Concessions of about that magnitude are being offered to investors willing to take 100 homes or more, according to Killian Hurley, chief executive officer of London developer Mount Anvil Group Ltd. Broker CBRE Group Inc is negotiating discounts of as much as 15 per cent for bulk purchases on the fringes of the capital's best districts, said Chris Lacey, the company's head of UK residential investment.

A record number of high-end homes are planned in London districts such as Nine Elms and Earls Court even as demand wanes. Sales of properties under construction in the UK capital slumped 19 per cent in the fourth quarter of 2015, according to researcher Molior London Ltd, while the percentage of overseas buyers fell to 20 percent from about 33 per cent a year earlier, broker Hamptons International data show.

"We will see distress in prime central London and in Nine Elms, where there has been a lot of international investment," Andrew Stanford, UK residential fund manager at LaSalle Investment Management, said in an interview. "There have been a number of house builders who have approached us directly with schemes as a direct result of off-plan sales falling, particularly in central London."

Berkeley Group Holdings Plc, London's biggest home builder, traded 3.2 per cent lower at 9:16 am in London. The Bloomberg UK Homebuilder Indexrose as much as 0.66 per cent.

Bulk buyers may be hard to find because the apartments being built aren't designed for the rental market, lacking features such as equal-size bedrooms, said Stanford, whose company has invested more than 325 million pounds (S$629.43 million) in UK multifamily housing on behalf of clients.

Many developers traveled to Asia to sell homes in advance of construction and secure cheaper development loans because the down payments made projects less risky. The imposition of higher purchase taxes has now reduced the appeal of the costliest properties, leaving developers wondering how they will secure funding, said Dominic Grace, head of London residential development at broker Savills Plc. "It is a question everyone is asking, and the truth is no one really knows," Mr Grace said.

Land values in London's most expensive districts fell 1.1 per cent in the fourth quarter of 2015, compared with a 6.4 percent gain a year earlier, according to broker Knight Frank LLP. Capital and Counties Properties Plc could see the value of its development site at Earl's Court drop to 30 million pounds from 50 million pounds per acre within 12 months, Jefferies LLC analyst Mike Prew wrote in a February note. He cut his price target for the company by 20 per cent to 250p. The stock was little changed at 336.3 pence.

Mount Anvil has sold about 80 per cent of the 441 properties at its Keybridge project in Vauxhall, including a block of 100 to landlord Fabrica, at values of about 1,050 pounds a square foot, Mr Hurley said. He declined to say if the portfolio was sold at a discount.

"There is very strong demand from institutional capital - particularly from American money - and that's going to underpin the market at a time when the Asian market is a bit softer," Mr Hurley said.

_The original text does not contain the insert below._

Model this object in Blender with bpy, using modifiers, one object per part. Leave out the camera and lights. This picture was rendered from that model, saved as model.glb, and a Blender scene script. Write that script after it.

Barratt Developments Plc has hired broker Cushman & Wakefield Inc to sell a portfolio of more than 300 apartments in the Fulham, Nine Elms, Aldgate and Hendon districts which will be valued at about 320 million pounds when completed, according to Estates Gazette. Barratt will only sell "if we could achieve the right values," a spokesman for the homebuilder said by e-mail. The company regularly offers bulk sales as a means of reducing marketing costs, he said.

An increase in the supply of properties in central London's best districts fueled a 1 per cent drop in rents in the 12 months through March, according to broker Knight Frank LLP. That's similar to Manhattan where a condo-development boom caused luxury apartment rents to fall 4.2 per cent in February to US$8,000 a month compared with a year earlier.

Pension funds and asset managers plan to invest as much as 30 billion pounds to invest in UK multifamily housing, according to a 2015 Savills survey, and Mr Grace forecasts significantly more portfolio sales in the future will help developers finance larger projects on the fringes of prime London.

"If they don't, we have got a problem," he said.